Nool poses the question of how does one regard the esoteric subject matter of Subtle’s past work extended into electro-pop form. If Postal Service made a song with the hook “Exiting arm / the pit and alabaster ascension / to cut out the middle mind’s eye,” would the strange juxtaposition get us all on Gibbard’s jock? Especially if Postal Service had made two albums prior that were some next level genre-mash shit that also provided the backstory? I’m inclined to give Subtle the benefit of the doubt, inclined to also thrill in the contradictions. Because I’m the guy who listens to “Unlikely Rock Shock” over and over the instant it’s posted, who watched that making of video like ten times, gorging myself on the album snippets, rapt as Dose worked on the last track, nodding my head in affirmation when he mentions that he might call it “Providence” and overjoyed when a few days later they drop the track list and that’s what it’s called—overjoyed because it takes me back to a discussion Dose and I had after a show where Subtle opened for, yes, TV on the Radio.
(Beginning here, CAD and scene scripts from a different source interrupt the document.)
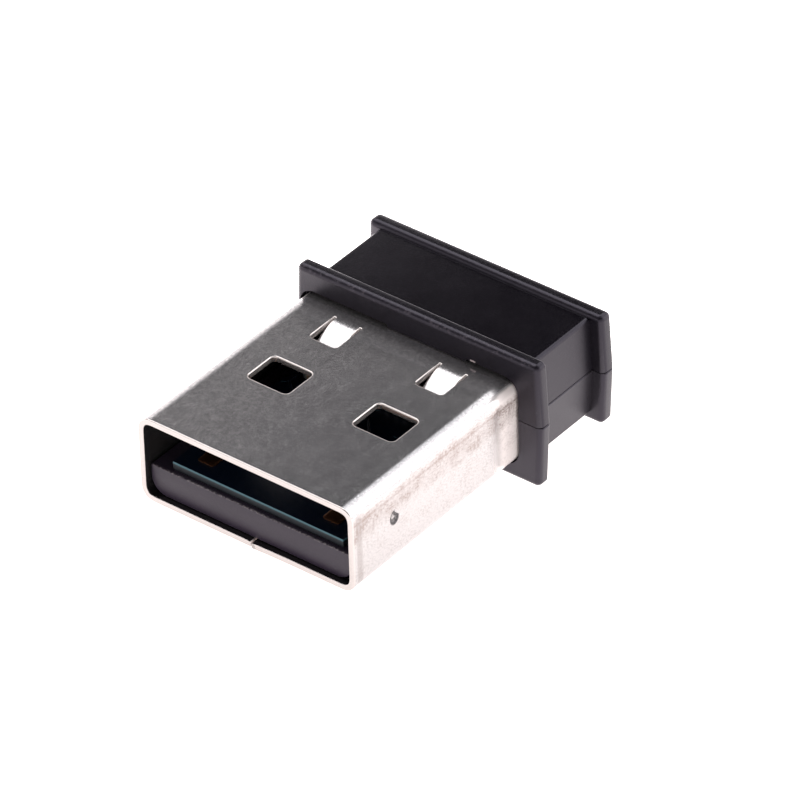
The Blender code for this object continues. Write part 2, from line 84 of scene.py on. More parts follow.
def add_softbox(name, direction, long_side, size, radiance):
    """Rectangular light that faces the object, with its long side along long_side."""
    away = Vector(direction).normalized()
    along = Vector(long_side)
    along = (along - away * along.dot(away)).normalized()
    across = away.cross(along)
    data = bpy.data.lights.new(name, "AREA")
    data.shape = "RECTANGLE"
    data.size, data.size_y = size
    data.energy = radiance * math.pi * size[0] * size[1]
    turn = Matrix((along, across, away)).transposed().to_4x4()
    new_object(name, data).matrix_world = Matrix.Translation(away * light_distance) @ turn


add_softbox("softbox_rear", (0.365, 0.624, 0.690), (0.868, 0.0, -0.496), (0.92, 0.42), 2.3)
add_softbox("softbox_overhead", (-0.47, 0.12, 0.86), (1.0, 0.0, 0.0), (0.50, 0.46), 2.9)


class Wire:
    """A shader socket that can be used in a sum: every operator adds its own Math node."""

    def __init__(self, finish, socket):
        self.finish = finish
        self.socket = socket

    def math(self, operation, first, second):
        return self.finish.node("ShaderNodeMath", {"operation": operation}, {0: first, 1: second})

    def __add__(self, other):
        return self.math("ADD", self, other)

    def __radd__(self, other):
        return self.math("ADD", other, self)

    def __sub__(self, other):
        return self.math("SUBTRACT", self, other)

    def __rsub__(self, other):
        return self.math("SUBTRACT", other, self)

    def __mul__(self, other):
        return self.math("MULTIPLY", self, other)

    def __rmul__(self, other):
        return self.math("MULTIPLY", other, self)

    def __pow__(self, other):
        return self.math("POWER", self, other)


class Finish:
    """A procedural material on a Principled shader, read from object coordinates."""

    def __init__(self, name, **uniform):
        self.material = bpy.data.materials.new(name)
        self.material.use_nodes = True
        self.tree = self.material.node_tree
        self.shader = self.tree.nodes["Principled BSDF"]
        self.where = self.node("ShaderNodeTexCoord", {}, {}, "Object")
        for socket_name, value in uniform.items():
            self.shader.inputs[socket_name.replace("_", " ")].default_value = value

    def node(self, kind, settings, sockets, output=0):
        """Add a node: its settings first, then the values or wires of its sockets."""
        made = self.tree.nodes.new(kind)
        for name, value in settings.items():
            setattr(made, name, value)
        for key, value in sockets.items():
            if isinstance(value, Wire):
                self.tree.links.new(value.socket, made.inputs[key])
            else:
                made.inputs[key].default_value = value
        return Wire(self, made.outputs[output])

    def noise(self, scale, detail=3.0, stretch=(1.0, 1.0, 1.0), shift=(0.0, 0.0, 0.0)):
        """Noise whose grains are 1 / scale metres, drawn out by a Mapping node."""
        place = self.node("ShaderNodeMapping", {},
                          {"Vector": self.where, "Scale": stretch, "Location": shift})
        return self.node("ShaderNodeTexNoise", {},
                         {"Vector": place, "Scale": scale, "Detail": detail, "Roughness": 0.6})

    def band(self, value, low, high):
        """0 where value is at low, 1 where it is at high, smooth between them."""
        return self.node("ShaderNodeMapRange", {"interpolation_type": "SMOOTHSTEP"},
                         {"Value": value, "From Min": low, "From Max": high})

    def axis(self, name):
        """One object coordinate, in metres."""
        return self.node("ShaderNodeSeparateXYZ", {}, {0: self.where}, name)

    def facing(self, name):
        """One coordinate of the surface's normal."""
        normal = self.node("ShaderNodeNewGeometry", {}, {}, "Normal")
        return self.node("ShaderNodeSeparateXYZ", {}, {0: normal}, name)

    def along(self, direction):
        """How far a place lies along a direction, in metres."""
        return self.node("ShaderNodeVectorMath", {"operation": "DOT_PRODUCT"},
                         {0: self.where, 1: direction}, "Value")

    def mix(self, mask, low, high, blend="MIX"):
        """Mix two colours by a mask."""
        sockets = {0: mask, 6: low, 7: high}
        return self.node("ShaderNodeMix", {"data_type": "RGBA", "blend_type": blend}, sockets, 2)

    def bump(self, height, distance):
        """Height in the range 0..1 as a bump of the given depth in metres."""
        return self.node("ShaderNodeBump", {}, {"Height": height, "Distance": distance})

    def feed(self, **wires):
        """Connect wires to the shader's sockets."""
        for name, wire in wires.items():
            self.tree.links.new(wire.socket, self.shader.inputs[name.replace("_", " ")])


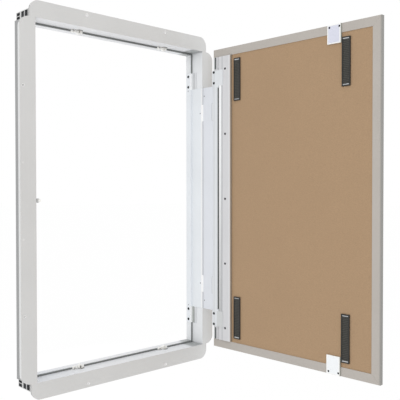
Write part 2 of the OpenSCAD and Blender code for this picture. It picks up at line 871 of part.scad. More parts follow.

And that’s when I realize that I’m too emotionally invested in this band and in this musical adventure that they themselves are so emotionally invested in, and that’s why in that review of their last album I started bringing up Tarkovsky and Kubrick and all these other directors I hold dear. To paraphrase Carl Th. Dreyer film has always been my first and greatest love, but I love Subtle to the point that I treat them like filmmakers. And I think I love them that way because the complete package of the music along with Dose’s words and artwork is so expressive, so richly framed, and like good cinema it has an inescapable immediacy to it (through the appeal to various senses and parts of the brain) that’s like surface tension on a whole ocean of depth beneath. There are parameters inherent to music that Subtle can’t and shouldn’t try to surpass. They know that; winking, they play quite gracefully on the fringes. I haven’t heard ExitingARM but I believe in it. “Unlikely Rock Shock” is a stepping stone into a world that’s already immersed me. This isn’t just my manna, it’s my quail. It’s my scrumptious manna ‘n quail sandwich. I’m too close to this shit and I won’t have any part in the full review of ExitingARM.
But let’s not rule out a year-end blurb, okay.